MCHENRY, IL: Breast-pump manufacturer Medela implemented its first-ever crisis PR exercise last week. The company acted after learning that the award-winning TV show, Chicago Hope, planned an episode about a breast-fed child who dies of dehydration.
The episode, The Breast and the Brightest, aired on October 21, but its plot was leaked before broadcast.
Medela's director of marketing Debra Kurtz saw the plot outline on the Internet. 'Chicago Hope is a respected show, and we were worried people would get the wrong message about the safety of breast-feeding,' she said.
Kurtz called the show's producers, who confirmed the storyline but declined to place information about breast-feeding in the credits. 'Their message was, 'Lady, we do a disease a week here," she said.
Medela decided to use a video news release to counteract the negative publicity, and commissioned West Glen Communications to handle scripting and production.
She also solicited feedback from other breast-feeding industry organizations.
'We thought it was important to get the breast-feeding industry behind this project,' she said.
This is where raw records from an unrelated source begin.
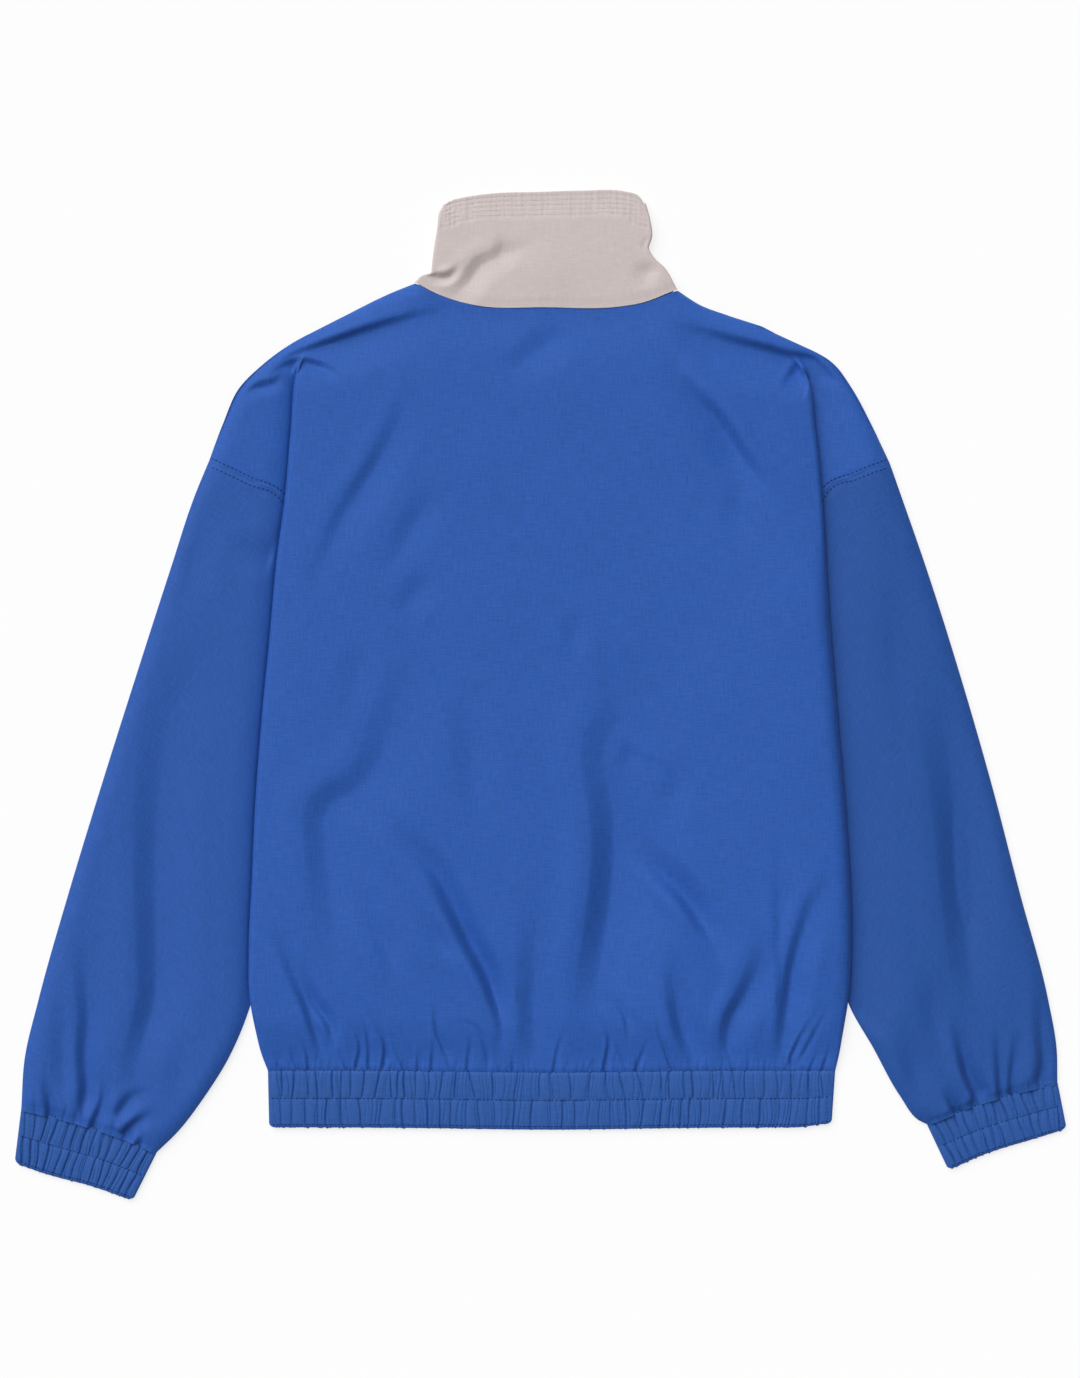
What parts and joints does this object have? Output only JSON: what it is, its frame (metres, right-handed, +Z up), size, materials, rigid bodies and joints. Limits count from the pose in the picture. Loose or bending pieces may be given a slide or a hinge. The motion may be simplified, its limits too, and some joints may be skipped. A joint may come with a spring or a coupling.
{
  "type": "track jacket",
  "caption": "Track jacket laid flat on its front, back upward: dropped shoulders, stand collar, shirred cuffs and hem band, closed front zip underneath.",
  "frame": {"origin": "on the surface that the jacket lies on, under the middle of its outline", "axes": "+X towards the wearer's right sleeve, +Y from the hem to the collar, +Z up through the layers"},
  "size_m": [0.8616, 0.8269, 0.0075],
  "materials": {
    "body_cloth": "matt blue plain-weave synthetic",
    "sleeve_cloth": "matt blue plain-weave synthetic",
    "band_cloth": "matt blue plain-weave synthetic, shirred on elastic",
    "collar_cloth": "matt warm grey plain-weave synthetic",
    "zip_cloth": "matt woven tape with a plastic coil",
    "zip_plastic": "moulded, satin",
    "zip_metal": "dark plated metal, satin"
  },
  "bodies": {
    "jacket": {"back": "body_cloth", "front_left": "body_cloth", "front_right": "body_cloth", "sleeve_left": "sleeve_cloth", "sleeve_right": "sleeve_cloth", "cuff_left": "band_cloth", "cuff_right": "band_cloth", "hem_band": "band_cloth", "collar": "collar_cloth", "zip_tape_left": "zip_cloth", "zip_tape_right": "zip_cloth", "zip_box": "zip_plastic", "zip_slider": "zip_metal"},
    "pull_tab": {"zip_pull": "zip_metal"}
  },
  "joints": [
    {"name": "pull_swing", "type": "hinge", "parent": "jacket", "child": "pull_tab", "pos_m": [0.007, 0.35, 0.0013], "axis": [1, 0, 0], "range_deg": [0, 165]}
  ]
}
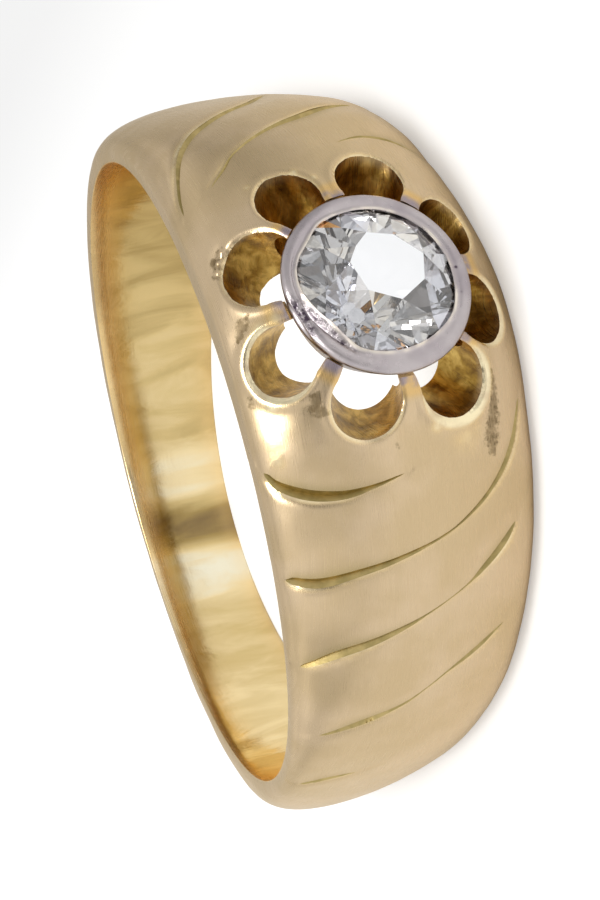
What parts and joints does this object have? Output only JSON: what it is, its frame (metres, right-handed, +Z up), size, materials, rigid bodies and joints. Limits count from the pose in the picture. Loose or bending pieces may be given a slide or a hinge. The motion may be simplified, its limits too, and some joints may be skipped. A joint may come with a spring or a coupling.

The video news release was aired by some TV stations on the night of the episode. Others who saw the report used it as the basis for their own stories on breast-feeding. 'Fortunately, Bill and Monica had a slow news day,' said Kurtz.
By the end of October, the release had 61 placements. Medela and West Glen estimate it was seen by 5 million viewers.
'It was not about selling Medela or breast pumps,' explained Kurtz. 'We did a good public-service action that, in the long run, will benefit the industry by heightening awareness of dehydration problems.'.